| Job |
Everything from the line containing "Keep writing the" to the line containing "# ---------- node helpers", both lines included, must be copied exactly; nothing else should be.

Begin Source data

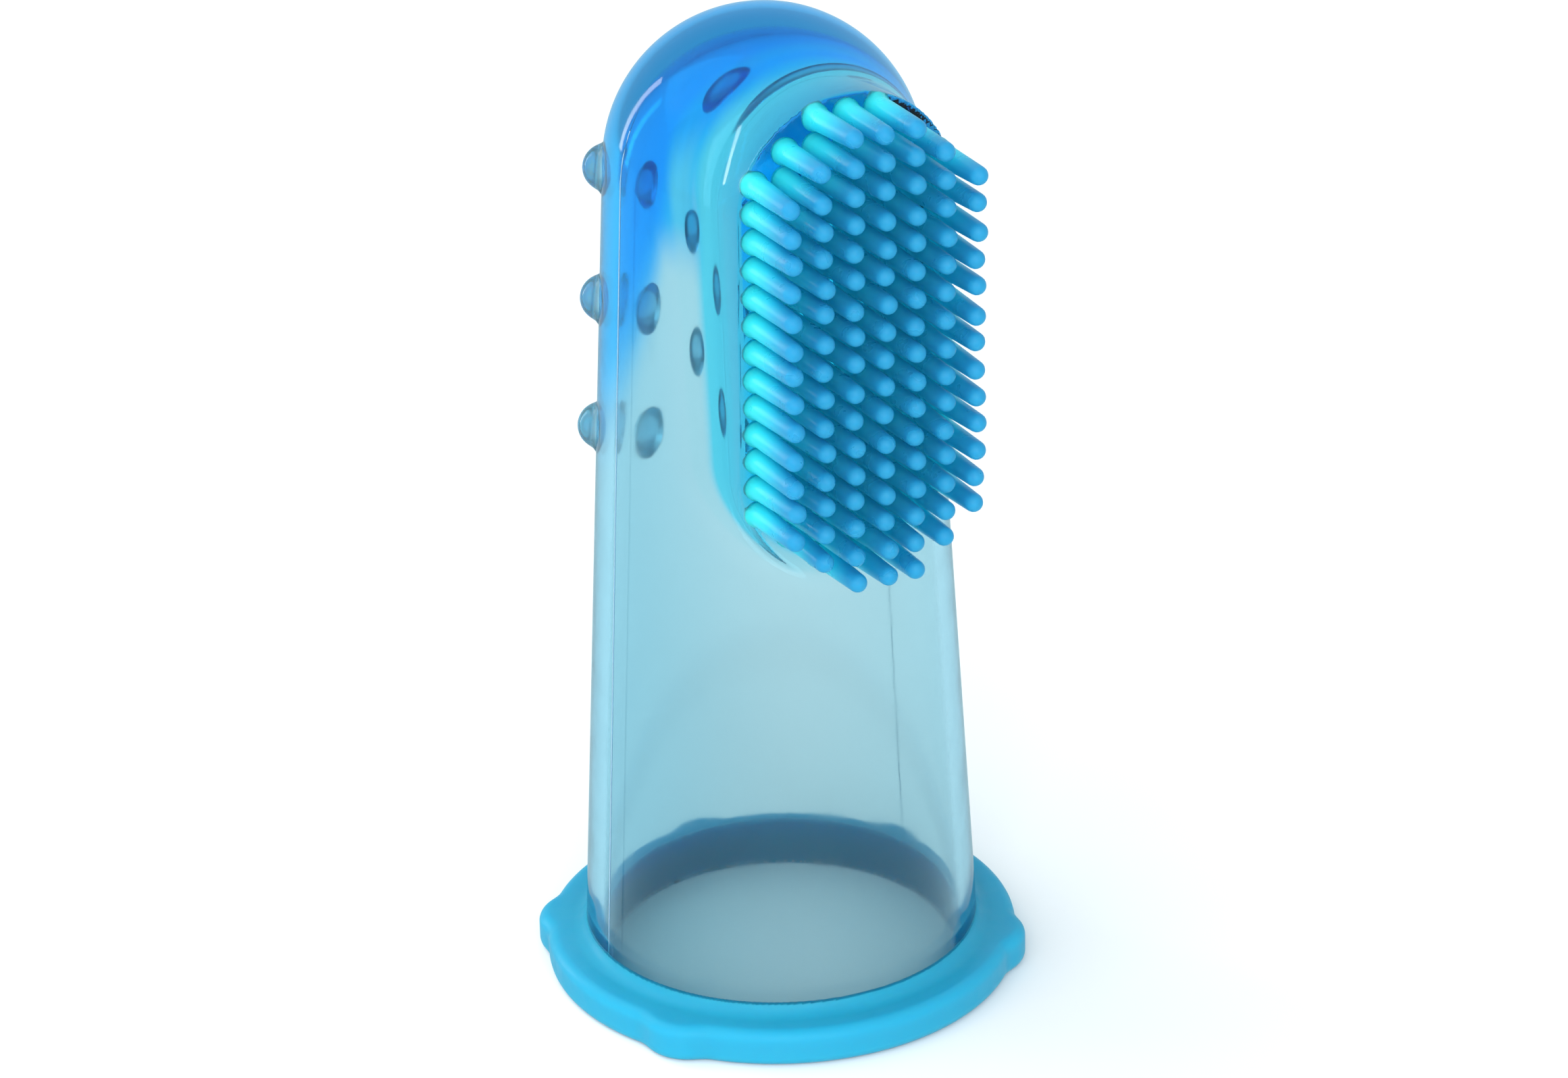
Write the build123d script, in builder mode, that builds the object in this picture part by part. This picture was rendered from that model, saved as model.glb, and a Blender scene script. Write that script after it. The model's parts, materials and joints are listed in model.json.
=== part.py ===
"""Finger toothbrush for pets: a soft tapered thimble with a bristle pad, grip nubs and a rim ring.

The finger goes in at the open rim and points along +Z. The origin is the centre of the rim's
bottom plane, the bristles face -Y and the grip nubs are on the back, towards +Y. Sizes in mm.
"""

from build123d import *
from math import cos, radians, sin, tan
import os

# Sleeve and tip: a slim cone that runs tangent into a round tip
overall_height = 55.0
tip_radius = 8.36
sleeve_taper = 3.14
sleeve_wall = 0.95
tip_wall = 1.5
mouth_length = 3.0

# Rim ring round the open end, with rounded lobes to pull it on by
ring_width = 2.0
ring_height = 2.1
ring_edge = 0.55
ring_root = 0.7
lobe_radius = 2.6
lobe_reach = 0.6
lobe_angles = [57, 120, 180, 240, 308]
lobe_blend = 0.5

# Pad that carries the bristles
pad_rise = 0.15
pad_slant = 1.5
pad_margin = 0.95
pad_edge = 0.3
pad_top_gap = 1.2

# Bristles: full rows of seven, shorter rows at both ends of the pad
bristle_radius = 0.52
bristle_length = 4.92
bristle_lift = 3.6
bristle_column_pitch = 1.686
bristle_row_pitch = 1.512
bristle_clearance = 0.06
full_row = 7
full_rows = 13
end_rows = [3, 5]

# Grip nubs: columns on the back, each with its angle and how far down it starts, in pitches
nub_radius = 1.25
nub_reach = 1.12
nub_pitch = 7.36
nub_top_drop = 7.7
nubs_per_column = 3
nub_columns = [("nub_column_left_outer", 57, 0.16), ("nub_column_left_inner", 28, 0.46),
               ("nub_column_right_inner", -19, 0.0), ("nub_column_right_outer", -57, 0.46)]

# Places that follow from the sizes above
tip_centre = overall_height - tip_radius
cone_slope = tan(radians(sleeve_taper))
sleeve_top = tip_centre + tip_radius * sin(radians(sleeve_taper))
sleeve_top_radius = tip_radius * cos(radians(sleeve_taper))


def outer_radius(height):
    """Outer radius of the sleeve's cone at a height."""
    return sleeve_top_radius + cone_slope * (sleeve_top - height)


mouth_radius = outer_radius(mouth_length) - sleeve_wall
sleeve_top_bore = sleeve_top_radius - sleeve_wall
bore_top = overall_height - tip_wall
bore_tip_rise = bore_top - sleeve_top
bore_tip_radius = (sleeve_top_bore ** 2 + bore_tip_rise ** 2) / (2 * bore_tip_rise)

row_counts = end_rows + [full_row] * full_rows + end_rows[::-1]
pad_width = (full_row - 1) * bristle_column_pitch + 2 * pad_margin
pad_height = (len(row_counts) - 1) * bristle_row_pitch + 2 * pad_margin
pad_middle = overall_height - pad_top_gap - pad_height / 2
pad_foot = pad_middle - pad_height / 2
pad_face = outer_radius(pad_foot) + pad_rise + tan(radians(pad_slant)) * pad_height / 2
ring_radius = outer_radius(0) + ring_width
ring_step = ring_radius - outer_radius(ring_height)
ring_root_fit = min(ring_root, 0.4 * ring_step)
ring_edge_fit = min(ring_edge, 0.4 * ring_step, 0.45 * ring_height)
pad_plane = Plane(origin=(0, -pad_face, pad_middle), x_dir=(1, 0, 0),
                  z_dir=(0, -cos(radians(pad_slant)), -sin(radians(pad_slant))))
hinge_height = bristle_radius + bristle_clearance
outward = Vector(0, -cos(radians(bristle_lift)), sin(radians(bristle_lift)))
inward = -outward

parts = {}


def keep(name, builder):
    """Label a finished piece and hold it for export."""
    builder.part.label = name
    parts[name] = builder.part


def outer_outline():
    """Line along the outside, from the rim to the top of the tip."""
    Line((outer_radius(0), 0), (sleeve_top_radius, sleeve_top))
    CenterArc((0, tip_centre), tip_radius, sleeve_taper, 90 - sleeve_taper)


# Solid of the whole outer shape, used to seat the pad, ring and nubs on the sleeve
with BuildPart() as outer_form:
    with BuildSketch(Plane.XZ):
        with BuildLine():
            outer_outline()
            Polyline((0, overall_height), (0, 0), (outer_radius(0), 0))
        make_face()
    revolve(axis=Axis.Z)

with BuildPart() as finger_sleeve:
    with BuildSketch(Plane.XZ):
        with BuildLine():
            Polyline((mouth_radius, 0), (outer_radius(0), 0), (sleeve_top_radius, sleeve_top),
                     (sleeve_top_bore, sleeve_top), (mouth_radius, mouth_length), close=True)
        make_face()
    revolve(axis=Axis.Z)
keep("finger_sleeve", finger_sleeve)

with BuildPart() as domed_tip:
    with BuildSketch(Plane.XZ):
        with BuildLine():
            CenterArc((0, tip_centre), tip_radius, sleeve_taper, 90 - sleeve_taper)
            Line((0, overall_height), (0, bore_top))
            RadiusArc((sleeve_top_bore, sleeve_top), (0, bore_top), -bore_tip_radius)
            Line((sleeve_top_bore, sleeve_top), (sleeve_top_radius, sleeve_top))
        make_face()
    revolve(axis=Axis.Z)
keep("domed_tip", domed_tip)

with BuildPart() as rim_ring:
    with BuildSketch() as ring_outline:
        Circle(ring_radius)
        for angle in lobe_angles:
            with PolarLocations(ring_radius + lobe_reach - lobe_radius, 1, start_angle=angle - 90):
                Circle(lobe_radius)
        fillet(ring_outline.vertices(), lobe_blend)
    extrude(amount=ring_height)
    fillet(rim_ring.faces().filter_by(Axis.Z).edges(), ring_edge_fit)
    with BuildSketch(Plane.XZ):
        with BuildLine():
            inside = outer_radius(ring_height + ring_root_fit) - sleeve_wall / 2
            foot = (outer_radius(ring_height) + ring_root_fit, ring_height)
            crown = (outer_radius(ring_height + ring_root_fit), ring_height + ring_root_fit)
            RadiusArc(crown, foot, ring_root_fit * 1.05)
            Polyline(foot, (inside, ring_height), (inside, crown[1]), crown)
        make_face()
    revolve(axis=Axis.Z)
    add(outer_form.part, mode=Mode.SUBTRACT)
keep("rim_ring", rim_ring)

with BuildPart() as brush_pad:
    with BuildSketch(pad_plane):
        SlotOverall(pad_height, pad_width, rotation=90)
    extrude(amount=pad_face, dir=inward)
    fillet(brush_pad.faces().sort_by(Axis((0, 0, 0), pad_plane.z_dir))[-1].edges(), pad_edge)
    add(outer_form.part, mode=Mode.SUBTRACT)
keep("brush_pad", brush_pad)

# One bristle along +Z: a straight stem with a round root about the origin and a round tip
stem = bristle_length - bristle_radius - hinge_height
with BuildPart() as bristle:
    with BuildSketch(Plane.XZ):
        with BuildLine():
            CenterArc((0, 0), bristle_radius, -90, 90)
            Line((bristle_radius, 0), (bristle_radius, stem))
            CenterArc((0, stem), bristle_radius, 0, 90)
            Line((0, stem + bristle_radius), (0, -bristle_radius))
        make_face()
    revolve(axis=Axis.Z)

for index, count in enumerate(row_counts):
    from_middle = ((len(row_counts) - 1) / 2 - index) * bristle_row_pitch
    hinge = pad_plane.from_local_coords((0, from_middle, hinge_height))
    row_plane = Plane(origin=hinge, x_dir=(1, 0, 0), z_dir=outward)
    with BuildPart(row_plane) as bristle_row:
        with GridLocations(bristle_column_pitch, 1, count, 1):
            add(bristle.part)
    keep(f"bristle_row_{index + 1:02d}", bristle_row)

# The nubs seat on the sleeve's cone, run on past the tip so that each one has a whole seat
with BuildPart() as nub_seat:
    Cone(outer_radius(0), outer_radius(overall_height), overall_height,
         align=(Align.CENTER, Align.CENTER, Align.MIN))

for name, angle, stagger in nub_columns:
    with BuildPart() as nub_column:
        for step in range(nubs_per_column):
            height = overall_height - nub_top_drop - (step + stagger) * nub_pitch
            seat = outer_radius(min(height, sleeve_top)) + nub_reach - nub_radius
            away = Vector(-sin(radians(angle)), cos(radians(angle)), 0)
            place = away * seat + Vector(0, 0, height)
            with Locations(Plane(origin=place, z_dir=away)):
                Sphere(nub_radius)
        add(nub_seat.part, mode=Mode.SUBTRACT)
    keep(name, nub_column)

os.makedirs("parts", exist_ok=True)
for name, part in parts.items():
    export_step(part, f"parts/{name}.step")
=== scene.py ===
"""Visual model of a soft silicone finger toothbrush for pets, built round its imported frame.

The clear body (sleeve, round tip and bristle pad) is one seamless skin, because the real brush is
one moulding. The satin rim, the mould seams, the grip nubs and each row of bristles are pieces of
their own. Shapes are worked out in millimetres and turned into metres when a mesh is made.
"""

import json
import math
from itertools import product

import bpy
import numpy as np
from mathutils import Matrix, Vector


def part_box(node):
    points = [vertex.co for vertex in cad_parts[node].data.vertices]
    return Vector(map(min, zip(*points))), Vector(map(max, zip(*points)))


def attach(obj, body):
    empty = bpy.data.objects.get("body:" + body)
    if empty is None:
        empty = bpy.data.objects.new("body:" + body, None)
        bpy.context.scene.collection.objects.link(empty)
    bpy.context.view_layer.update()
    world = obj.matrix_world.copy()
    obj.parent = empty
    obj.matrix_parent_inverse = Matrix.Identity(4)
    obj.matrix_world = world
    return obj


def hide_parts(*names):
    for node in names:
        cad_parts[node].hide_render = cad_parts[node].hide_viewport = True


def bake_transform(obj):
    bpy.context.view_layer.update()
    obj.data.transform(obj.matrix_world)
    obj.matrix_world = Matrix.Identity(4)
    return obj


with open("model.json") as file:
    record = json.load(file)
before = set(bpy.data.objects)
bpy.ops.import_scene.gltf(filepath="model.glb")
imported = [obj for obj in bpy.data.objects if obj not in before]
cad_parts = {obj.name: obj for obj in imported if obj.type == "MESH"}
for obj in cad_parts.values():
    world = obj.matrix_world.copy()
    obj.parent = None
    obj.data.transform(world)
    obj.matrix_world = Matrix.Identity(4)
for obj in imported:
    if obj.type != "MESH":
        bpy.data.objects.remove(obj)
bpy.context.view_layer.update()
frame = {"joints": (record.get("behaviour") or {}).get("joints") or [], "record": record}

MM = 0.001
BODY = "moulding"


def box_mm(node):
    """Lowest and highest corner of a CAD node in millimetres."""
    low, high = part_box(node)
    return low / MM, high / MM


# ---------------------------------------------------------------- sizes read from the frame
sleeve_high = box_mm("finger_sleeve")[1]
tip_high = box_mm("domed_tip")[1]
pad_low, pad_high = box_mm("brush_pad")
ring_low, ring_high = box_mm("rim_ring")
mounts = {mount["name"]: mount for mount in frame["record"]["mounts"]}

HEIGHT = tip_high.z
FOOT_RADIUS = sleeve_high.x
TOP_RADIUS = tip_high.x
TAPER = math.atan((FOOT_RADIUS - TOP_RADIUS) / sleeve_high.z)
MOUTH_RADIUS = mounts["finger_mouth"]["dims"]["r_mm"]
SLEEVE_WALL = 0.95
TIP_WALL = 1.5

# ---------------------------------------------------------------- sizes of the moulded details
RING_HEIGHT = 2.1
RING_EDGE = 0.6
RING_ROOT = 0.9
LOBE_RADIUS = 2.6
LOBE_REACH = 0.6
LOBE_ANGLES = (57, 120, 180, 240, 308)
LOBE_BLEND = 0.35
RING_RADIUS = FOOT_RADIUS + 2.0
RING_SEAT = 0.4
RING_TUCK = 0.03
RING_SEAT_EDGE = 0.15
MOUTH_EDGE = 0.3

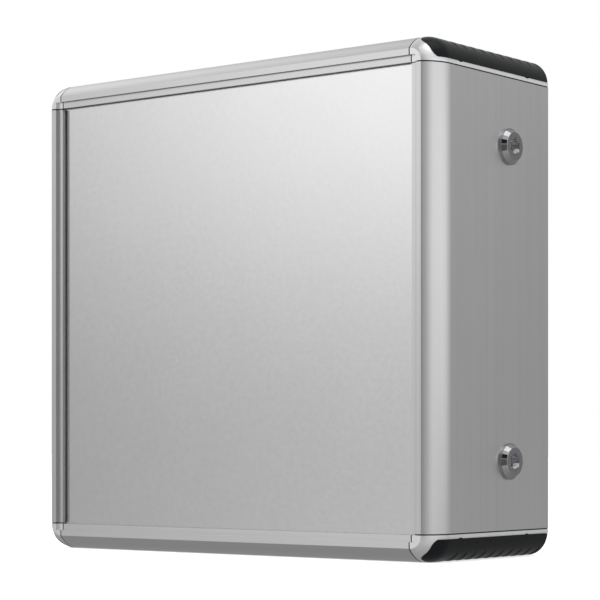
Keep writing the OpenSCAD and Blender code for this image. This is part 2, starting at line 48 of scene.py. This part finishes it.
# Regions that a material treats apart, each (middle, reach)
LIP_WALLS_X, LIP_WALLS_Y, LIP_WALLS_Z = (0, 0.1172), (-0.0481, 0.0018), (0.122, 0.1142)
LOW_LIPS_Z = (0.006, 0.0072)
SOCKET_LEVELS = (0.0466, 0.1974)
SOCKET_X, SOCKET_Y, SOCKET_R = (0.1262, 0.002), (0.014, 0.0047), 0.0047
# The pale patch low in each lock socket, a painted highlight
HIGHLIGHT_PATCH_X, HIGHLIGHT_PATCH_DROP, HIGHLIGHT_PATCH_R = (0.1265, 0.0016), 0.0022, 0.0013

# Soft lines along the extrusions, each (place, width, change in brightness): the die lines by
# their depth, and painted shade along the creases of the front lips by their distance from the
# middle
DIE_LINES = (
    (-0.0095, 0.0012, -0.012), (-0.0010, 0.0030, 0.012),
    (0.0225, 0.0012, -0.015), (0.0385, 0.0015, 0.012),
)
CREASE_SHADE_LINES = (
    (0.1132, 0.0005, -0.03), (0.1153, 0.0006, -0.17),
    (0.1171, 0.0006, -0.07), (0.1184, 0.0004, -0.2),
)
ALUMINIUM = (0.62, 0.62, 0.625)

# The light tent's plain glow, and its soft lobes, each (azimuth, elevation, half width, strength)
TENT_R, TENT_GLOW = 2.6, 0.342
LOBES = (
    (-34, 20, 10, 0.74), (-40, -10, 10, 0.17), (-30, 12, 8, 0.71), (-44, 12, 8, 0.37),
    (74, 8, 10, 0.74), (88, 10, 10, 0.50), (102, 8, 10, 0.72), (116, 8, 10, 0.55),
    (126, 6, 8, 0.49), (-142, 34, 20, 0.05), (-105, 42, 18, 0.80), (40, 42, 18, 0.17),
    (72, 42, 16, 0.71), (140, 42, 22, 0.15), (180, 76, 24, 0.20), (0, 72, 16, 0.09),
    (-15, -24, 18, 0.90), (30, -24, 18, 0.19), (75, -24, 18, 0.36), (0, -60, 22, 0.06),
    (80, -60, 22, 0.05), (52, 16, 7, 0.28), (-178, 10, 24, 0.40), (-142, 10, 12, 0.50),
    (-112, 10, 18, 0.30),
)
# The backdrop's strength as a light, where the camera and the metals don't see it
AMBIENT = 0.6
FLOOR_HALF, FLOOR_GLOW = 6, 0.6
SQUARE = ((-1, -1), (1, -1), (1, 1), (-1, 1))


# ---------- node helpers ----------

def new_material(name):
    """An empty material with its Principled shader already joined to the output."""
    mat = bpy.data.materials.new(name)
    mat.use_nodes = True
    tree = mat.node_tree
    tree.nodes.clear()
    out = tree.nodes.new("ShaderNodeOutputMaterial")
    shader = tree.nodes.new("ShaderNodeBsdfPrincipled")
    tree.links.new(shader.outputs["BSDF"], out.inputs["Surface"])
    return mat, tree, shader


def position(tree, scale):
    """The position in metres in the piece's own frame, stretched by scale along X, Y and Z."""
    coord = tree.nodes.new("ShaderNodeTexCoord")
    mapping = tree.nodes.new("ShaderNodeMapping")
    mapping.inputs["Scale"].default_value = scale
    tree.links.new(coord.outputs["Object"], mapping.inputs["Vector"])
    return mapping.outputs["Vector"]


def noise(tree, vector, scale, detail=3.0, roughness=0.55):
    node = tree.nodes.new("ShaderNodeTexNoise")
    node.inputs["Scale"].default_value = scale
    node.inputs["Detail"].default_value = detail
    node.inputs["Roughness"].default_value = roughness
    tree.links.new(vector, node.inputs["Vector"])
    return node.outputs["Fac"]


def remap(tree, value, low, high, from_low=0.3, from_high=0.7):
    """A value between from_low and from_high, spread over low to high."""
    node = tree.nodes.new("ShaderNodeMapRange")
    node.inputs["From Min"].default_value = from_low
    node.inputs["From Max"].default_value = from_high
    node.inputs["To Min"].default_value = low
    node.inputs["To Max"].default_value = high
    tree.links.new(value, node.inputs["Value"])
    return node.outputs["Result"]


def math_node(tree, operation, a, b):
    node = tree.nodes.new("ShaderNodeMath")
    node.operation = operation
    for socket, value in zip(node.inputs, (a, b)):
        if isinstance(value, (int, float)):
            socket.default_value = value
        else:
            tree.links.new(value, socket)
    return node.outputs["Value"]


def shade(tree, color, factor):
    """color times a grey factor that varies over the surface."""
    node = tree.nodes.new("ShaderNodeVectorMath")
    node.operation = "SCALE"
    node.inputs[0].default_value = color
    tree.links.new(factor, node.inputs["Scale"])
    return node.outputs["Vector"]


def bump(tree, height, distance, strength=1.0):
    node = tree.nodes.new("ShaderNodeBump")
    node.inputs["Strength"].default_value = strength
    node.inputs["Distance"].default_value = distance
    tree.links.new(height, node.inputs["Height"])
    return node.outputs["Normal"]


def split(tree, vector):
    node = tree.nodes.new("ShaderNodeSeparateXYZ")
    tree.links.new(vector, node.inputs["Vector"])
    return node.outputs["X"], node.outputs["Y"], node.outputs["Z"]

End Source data

| Solution for this exercise |
Keep writing the OpenSCAD and Blender code for this image. This is part 2, starting at line 48 of scene.py. This part finishes it.
# Regions that a material treats apart, each (middle, reach)
LIP_WALLS_X, LIP_WALLS_Y, LIP_WALLS_Z = (0, 0.1172), (-0.0481, 0.0018), (0.122, 0.1142)
LOW_LIPS_Z = (0.006, 0.0072)
SOCKET_LEVELS = (0.0466, 0.1974)
SOCKET_X, SOCKET_Y, SOCKET_R = (0.1262, 0.002), (0.014, 0.0047), 0.0047
# The pale patch low in each lock socket, a painted highlight
HIGHLIGHT_PATCH_X, HIGHLIGHT_PATCH_DROP, HIGHLIGHT_PATCH_R = (0.1265, 0.0016), 0.0022, 0.0013

# Soft lines along the extrusions, each (place, width, change in brightness): the die lines by
# their depth, and painted shade along the creases of the front lips by their distance from the
# middle
DIE_LINES = (
    (-0.0095, 0.0012, -0.012), (-0.0010, 0.0030, 0.012),
    (0.0225, 0.0012, -0.015), (0.0385, 0.0015, 0.012),
)
CREASE_SHADE_LINES = (
    (0.1132, 0.0005, -0.03), (0.1153, 0.0006, -0.17),
    (0.1171, 0.0006, -0.07), (0.1184, 0.0004, -0.2),
)
ALUMINIUM = (0.62, 0.62, 0.625)

# The light tent's plain glow, and its soft lobes, each (azimuth, elevation, half width, strength)
TENT_R, TENT_GLOW = 2.6, 0.342
LOBES = (
    (-34, 20, 10, 0.74), (-40, -10, 10, 0.17), (-30, 12, 8, 0.71), (-44, 12, 8, 0.37),
    (74, 8, 10, 0.74), (88, 10, 10, 0.50), (102, 8, 10, 0.72), (116, 8, 10, 0.55),
    (126, 6, 8, 0.49), (-142, 34, 20, 0.05), (-105, 42, 18, 0.80), (40, 42, 18, 0.17),
    (72, 42, 16, 0.71), (140, 42, 22, 0.15), (180, 76, 24, 0.20), (0, 72, 16, 0.09),
    (-15, -24, 18, 0.90), (30, -24, 18, 0.19), (75, -24, 18, 0.36), (0, -60, 22, 0.06),
    (80, -60, 22, 0.05), (52, 16, 7, 0.28), (-178, 10, 24, 0.40), (-142, 10, 12, 0.50),
    (-112, 10, 18, 0.30),
)
# The backdrop's strength as a light, where the camera and the metals don't see it
AMBIENT = 0.6
FLOOR_HALF, FLOOR_GLOW = 6, 0.6
SQUARE = ((-1, -1), (1, -1), (1, 1), (-1, 1))


# ---------- node helpers ----------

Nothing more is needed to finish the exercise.